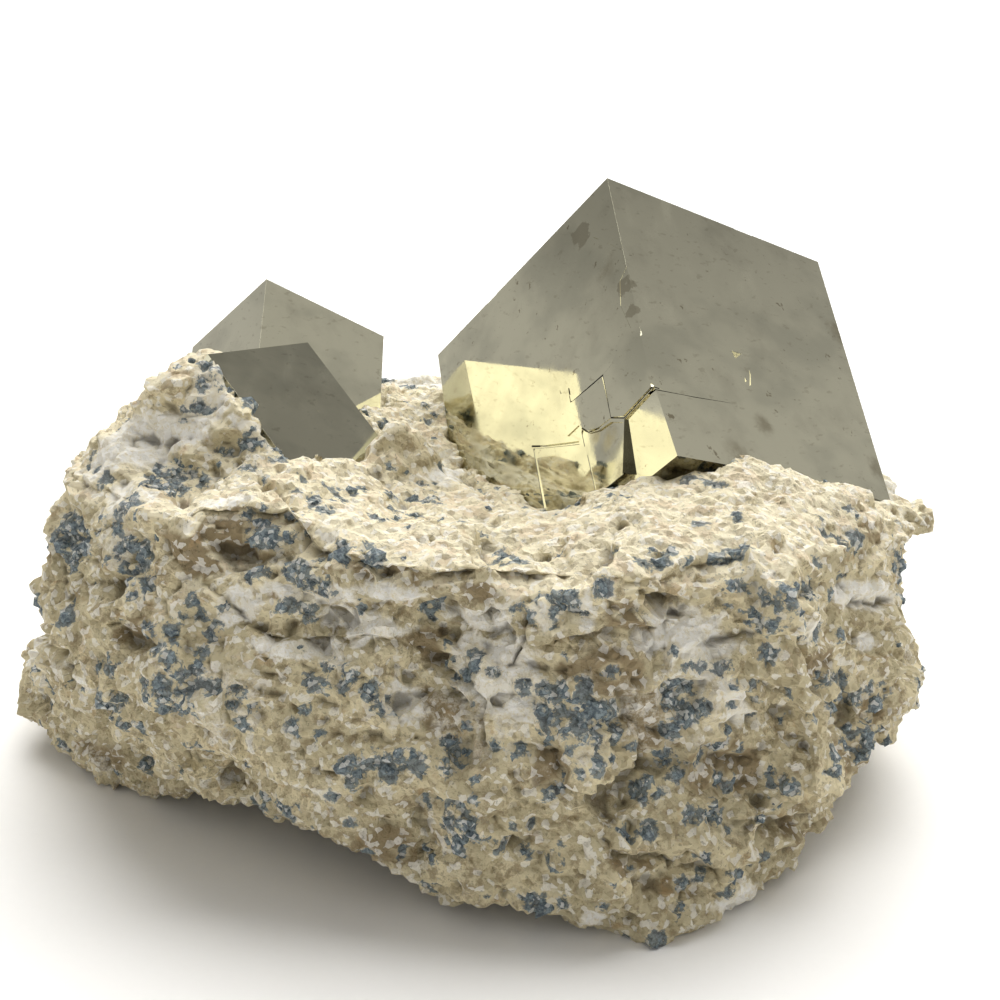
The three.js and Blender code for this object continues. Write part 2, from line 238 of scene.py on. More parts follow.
@dataclass
class Cells:
    """Points sorted into irregular cells, each round a centre of its own."""

    near: np.ndarray
    border: np.ndarray
    lot: np.ndarray
    offset: np.ndarray


def cellular(points: np.ndarray, size: float, seed: int) -> Cells:
    """Sorts points into irregular cells.

    Args:
        points: Places in millimetres, one in each row.
        size: The width of a cell in millimetres.
        seed: Chooses one of many patterns.

    Returns:
        For each point its distance to the cell's centre and beyond that to the next
        one, the cell's random lot from 0 to 1, and the step from the centre.
    """
    base = np.floor(points / size).astype(np.int64)
    near = np.full(len(points), np.inf)
    second = np.full(len(points), np.inf)
    lot = np.zeros(len(points))
    offset = np.zeros_like(points)
    for corner in np.ndindex(3, 3, 3):
        cell = base + np.array(corner) - 1
        jitter = np.stack([hashed(cell, seed + axis) for axis in range(3)], axis=1)
        step = points - (cell + jitter) * size
        distance = np.linalg.norm(step, axis=1)
        closer = distance < near
        second = np.where(closer, near, np.minimum(second, distance))
        lot = np.where(closer, hashed(cell, seed + 3), lot)
        offset[closer] = step[closer]
        near = np.where(closer, distance, near)
    return Cells(near, second - near, lot, offset)


def ramp(values: np.ndarray, low: float, high: float) -> np.ndarray:
    """Rises smoothly from 0 at low to 1 at high."""
    t = np.clip((values - low) / (high - low), 0, 1)
    return t * t * (3 - 2 * t)


@dataclass(frozen=True)
class Spot:
    """An oval patch on the stone, by its middle and half its size in the photograph's pixels."""

    x: float
    y: float
    wide: float
    high: float
    weight: float = 1.0
    fall: float = 0.0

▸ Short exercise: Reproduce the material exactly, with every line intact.

▸ Answer to this exercise:
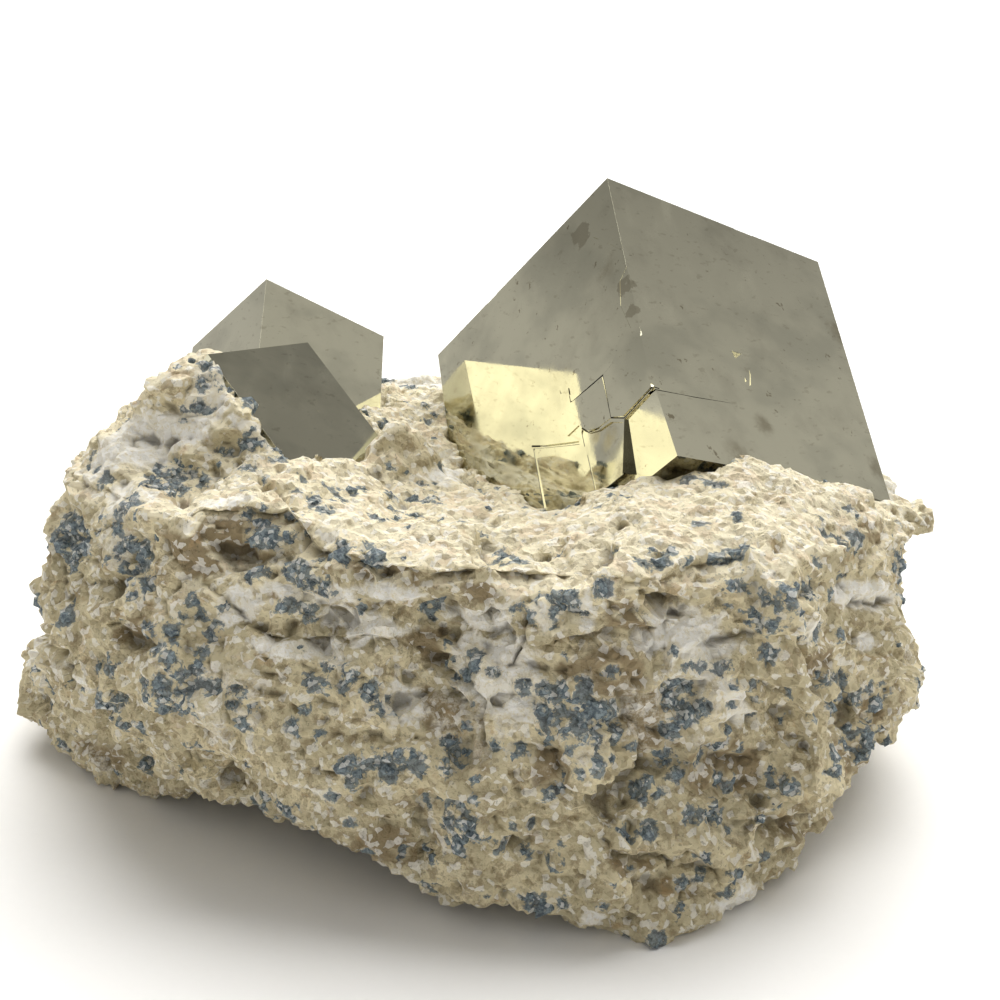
The three.js and Blender code for this object continues. Write part 2, from line 238 of scene.py on. More parts follow.
@dataclass
class Cells:
    """Points sorted into irregular cells, each round a centre of its own."""

    near: np.ndarray
    border: np.ndarray
    lot: np.ndarray
    offset: np.ndarray


def cellular(points: np.ndarray, size: float, seed: int) -> Cells:
    """Sorts points into irregular cells.

    Args:
        points: Places in millimetres, one in each row.
        size: The width of a cell in millimetres.
        seed: Chooses one of many patterns.

    Returns:
        For each point its distance to the cell's centre and beyond that to the next
        one, the cell's random lot from 0 to 1, and the step from the centre.
    """
    base = np.floor(points / size).astype(np.int64)
    near = np.full(len(points), np.inf)
    second = np.full(len(points), np.inf)
    lot = np.zeros(len(points))
    offset = np.zeros_like(points)
    for corner in np.ndindex(3, 3, 3):
        cell = base + np.array(corner) - 1
        jitter = np.stack([hashed(cell, seed + axis) for axis in range(3)], axis=1)
        step = points - (cell + jitter) * size
        distance = np.linalg.norm(step, axis=1)
        closer = distance < near
        second = np.where(closer, near, np.minimum(second, distance))
        lot = np.where(closer, hashed(cell, seed + 3), lot)
        offset[closer] = step[closer]
        near = np.where(closer, distance, near)
    return Cells(near, second - near, lot, offset)


def ramp(values: np.ndarray, low: float, high: float) -> np.ndarray:
    """Rises smoothly from 0 at low to 1 at high."""
    t = np.clip((values - low) / (high - low), 0, 1)
    return t * t * (3 - 2 * t)


@dataclass(frozen=True)
class Spot:
    """An oval patch on the stone, by its middle and half its size in the photograph's pixels."""

    x: float
    y: float
    wide: float
    high: float
    weight: float = 1.0
    fall: float = 0.0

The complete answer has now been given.